Several other artists also took to social media platform Facebook to express their disappointment over Mudzvova’s arrest.

Internationally-acclaimed Zimbabwean poet-cum-writer Mbizo Chirasha said it was painful and there was need to respect artists by government.

Award-winning stand-up comedian Doc Vikela said Mudzvova’s arrest was shameful as humour and satire were essential to any democratic country, sharing the same sentiments with Chirasha that artists must be respected.

“We need to be respected as artists and if there is no respect, so where is the freedom and independence?” Doc Vikela asked.
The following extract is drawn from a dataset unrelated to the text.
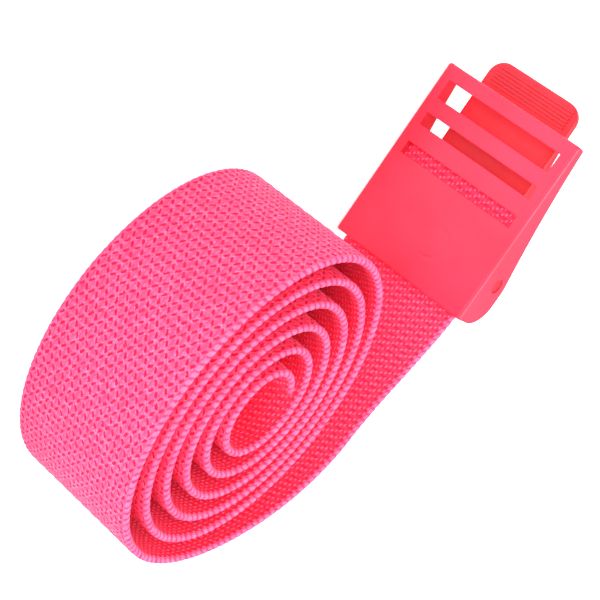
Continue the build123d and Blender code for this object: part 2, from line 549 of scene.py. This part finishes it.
    def edge_tone(self, g: Graph, m: WeaveMasks) -> Socket:
        """The edges' colour: light slanted loops, with painted shade in the pinches between them, and darker
        where frayed.

        Args:
            g: the material's graph.
            m: the weave's masks.

        Returns:
            The colour's socket.
        """
        w = self.weave
        slipped = g.math("ADD", m.u, g.math("MULTIPLY", m.side, w.loop_slant / w.edge_mark))
        slipped = g.math("ADD", slipped, g.math("MULTIPLY", m.sway, self.loop_sway))
        from_loop = g.math("ABSOLUTE", self.nearest(g, slipped, w.rib)[1])
        # painted shade: the pinch between two loops is darkened towards the pinch colour, with random fray
        # added
        crease_shade = g.ramp(from_loop, self.loop_flat * w.rib, w.rib / 2)
        frayed = g.math("MULTIPLY", g.ramp(m.uneven, *self.fray_span), self.fray_share)
        return g.mix(g.math("ADD", crease_shade, frayed, clamp=True), self.loop, self.pinch)

    def height(self, g: Graph, m: WeaveMasks, outside: Socket, inside: Socket) -> Socket:
        """How far the threads stand out.

        Args:
            g: the material's graph.
            m: the weave's masks.
            outside: 1 on the outer face.
            inside: 1 on the inner face.

        Returns:
            The height's socket, in units of bump_height.
        """
        outer = g.math("SUBTRACT", g.math("MULTIPLY", m.lip, self.lip_height), m.dent)
        outer = g.math("SUBTRACT", outer, g.math("MULTIPLY", m.dash, self.dash_depth))
        outer = g.math("MULTIPLY", outer, outside)
        inner = g.math("MULTIPLY", g.math("MULTIPLY", m.floating, self.float_height), inside)
        fibres = g.math("MULTIPLY", m.fibres, self.fibre_height)
        return g.math("ADD", g.math("ADD", outer, inner), fibres)

    def build(self) -> bpy.types.Material:
        """Builds the material, which tells the faces apart by the face attribute.

        Returns:
            The finished material.
        """
        material, g, shader = new_material("pink_webbing")
        m = self.masks(g)
        low, high = self.face_span
        outside = g.ramp(m.side, low, high)
        inside = g.ramp(m.side, -high, -low, FALLING)
        edge = g.math("SUBTRACT", 1.0, g.math("ADD", outside, inside), clamp=True)
        tone = g.mix(inside, self.outer_tone(g, m), self.inner_tone(g, m))
        tone = g.mix(edge, tone, self.edge_tone(g, m))
        seal = g.node("ShaderNodeAttribute", attribute_name="seal").outputs["Fac"]
        shaded = g.node("ShaderNodeHueSaturation")
        g.wire(g.ramp(m.fibres, *self.fibre_shade), shaded.inputs["Value"])
        g.wire(g.mix(seal, tone, self.sealed), shaded.inputs["Color"])
        g.wire(shaded.outputs[0], shader.inputs["Base Color"])
        height = self.height(g, m, outside, inside)
        g.wire(g.bump(height, self.bump_height, 1.0), shader.inputs["Normal"])
        g.wire(g.ramp(seal, 0.0, 1.0, (self.roughness, self.sealed_roughness)), shader.inputs["Roughness"])
        g.wire(self.gloss, shader.inputs["Specular IOR Level"])
        g.wire(self.sheen, shader.inputs["Sheen Weight"])
        g.wire(self.sheen_roughness, shader.inputs["Sheen Roughness"])
        g.wire((*self.sheen_tint, 1.0), shader.inputs["Sheen Tint"])
        return material


@dataclass(frozen=True)
class PlasticFinish:
    """Satin moulded plastic with a faint skin texture and, where a gate is given, its vestige.

    Scales are features per metre. Heights and depths are in units of bump_height.
    """

    name: str
    tone: Colour = (0.90, 0.031, 0.072)
    deep: Colour = (0.84, 0.023, 0.056)
    roughness: float = 0.38
    smoother: float = 0.05
    rougher: float = 0.07
    gloss: float = 0.22
    flow_scale: float = 38.0
    skin_scale: float = 2600.0
    patch_scale: float = 120.0
    flow_span: Span = (0.3, 0.75)
    cloud_span: Span = (0.4, 1.1)
    patch_span: Span = (0.44, 0.62)
    bump_height: float = 0.05 * MM
    bump_strength: float = 0.7
    skin_height: float = 0.25
    gate: tuple[float, float, float] | None = None
    gate_radius: float = 5.5 * MM
    gate_span: Span = (0.2 * MM, 1.2 * MM)
    gate_depth: float = 2.5

    def vestige(self, g: Graph, metres: object) -> Socket:
        """The broken ring that a moulding's gate leaves.

        Args:
            g: the material's graph.
            metres: the place, as Object coordinates.

        Returns:
            How deep the ring is.
        """
        away = g.node("ShaderNodeVectorMath", operation="DISTANCE")
        g.wire(metres, away.inputs[0])
        g.wire(self.gate, away.inputs[1])
        ring = g.math("ABSOLUTE", g.math("SUBTRACT", away.outputs["Value"], self.gate_radius))
        mark = g.ramp(ring, *self.gate_span, FALLING)
        patchy = g.ramp(g.noise(metres, self.patch_scale), *self.patch_span)
        return g.math("MULTIPLY", g.math("MULTIPLY", mark, patchy), self.gate_depth)

    def build(self) -> bpy.types.Material:
        """Builds the material from Object coordinates.

        Returns:
            The finished material.
        """
        material, g, shader = new_material(self.name)
        metres = g.node("ShaderNodeTexCoord").outputs["Object"]
        flow = g.noise(metres, self.flow_scale, 3.0)
        skin = g.noise(metres, self.skin_scale)
        tone = g.mix(g.ramp(flow, *self.flow_span), self.tone, self.deep)
        g.wire(tone, shader.inputs["Base Color"])
        cloud = g.math("ADD", flow, g.math("MULTIPLY", skin, 0.5))
        rough = (self.roughness - self.smoother, self.roughness + self.rougher)
        g.wire(g.ramp(cloud, *self.cloud_span, rough), shader.inputs["Roughness"])
        height = g.math("MULTIPLY", skin, self.skin_height)
        if self.gate is not None:
            height = g.math("SUBTRACT", height, self.vestige(g, metres))
        g.wire(g.bump(height, self.bump_height, self.bump_strength), shader.inputs["Normal"])
        g.wire(self.gloss, shader.inputs["Specular IOR Level"])
        return material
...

The missing money from diamond revenue has already caused a storm in the National Assembly, with opposition MPs demanding a probe of top government officials believed to have amassed wealth under suspicious circumstances.

Highfield MP Erick Murai (MDC-T) said the missing revenue could have gone a long way in alleviating food shortages, adding each citizen could have received $1 155 if the money had been shared equally among the country’s 14 million citizens.

“$15 billion is a lot of money and I calculated it against the Zimbabwean population of 14 million people and discovered if we were to share that amount, each one of us would get $1 155,” he said.

“It is prudent that the issue must be investigated so that we cannot say that $15 billion just disappeared, and yet in this august House we have some people who own houses that are better than the hotels we stay in, and that is when we begin to suspect people.”

Mabvuku-Tafara MP James Maridadi (MDC-T), addressing a constituency feedback meeting last week in Mabvuku, threatened to take President Robert Mugabe to court over the missing money.

He said Mugabe owed the nation a convincing explanation on how the government failed to account for the money urging the country to rally behind him in the court action.
“It is not normal, for a citizenry to remain quiet when the president admitted that $15 billion vanished from diamond sales,” Maridadi said.

“Service delivery is collapsing, civil servants have not been paid their bonuses, and local authorities are crumbling. Where is the $15 billion that could be helping the councils to repair roads?”